XHB – Talk about construction traffic! The SPDR S&P Homebuilders ETF has seen options volume equivalent to around 17 percent of open interest trade today with a distinct skew to the downside. Pre-market traders were slamming the sector further and that’s being born out today by around 30 puts trading per call. Of interest, in the December series and with shares in the fund trading at $28.53 (down 1.9 percent) it looks as though investors expect still lower prices for builders. The 25 strike has traded about twice as much volume as the 30 strike. The 30 strike cost 2.05 while the 25 strike is 1.10 in today’s session.

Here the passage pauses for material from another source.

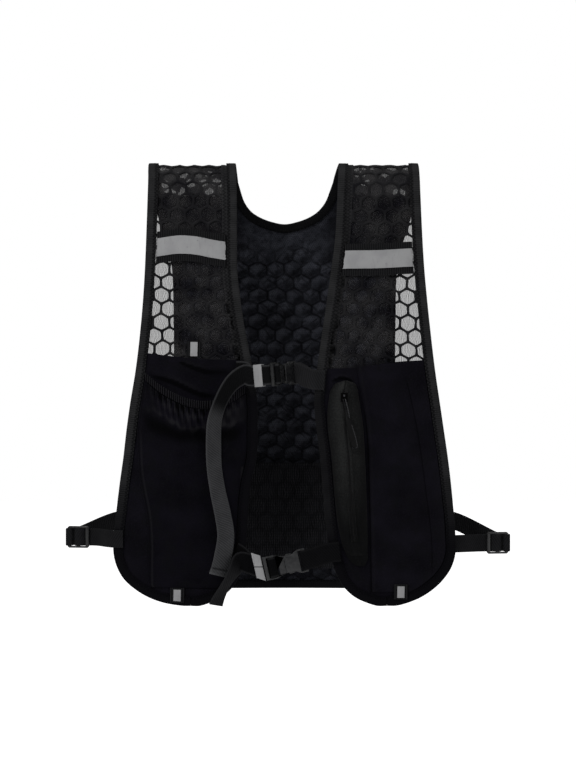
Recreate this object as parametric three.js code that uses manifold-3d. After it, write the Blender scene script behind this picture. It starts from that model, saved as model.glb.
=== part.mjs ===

While the subprime woes have been abundantly documented over the last several months, it’s only now that the affair is coming to a head. Fresh bearish comments from analysts have surfaced in recent days. Along with the fact that mortgage lender, Countrywide Financial (CFC), today warned investors to postpone expectations of a housing market recovery until perhaps 2009, these events have conspired to weigh heavily on homebuilder and financial issues.

In the past six months the XLF Homebuilder ETF has shed one-third of its value. A break through the $29.00 low set in early July was breached Monday and that appears to be the straw that broke the camel’s back. As such, fresh share price weakness seems to be inspiring a rejuvenation of bear plays via options. In order to reach the 25 strike by December, shares would need to decline by a further 11 percent. That’s hardly a tall order.

XLYThe Consumer Discretionary Select SPDR ETF is trading 0.6 percent lower today at $39.32. On the options front all of the trading has centered on the September puts at the 39 strike where 10,200 lots have traded at 0.95 premium. With implied volatility standing at 17.8 percent, that’s twice the level seen on the share price. The series only has 88,000 open interest, which indicates a sizeable position today.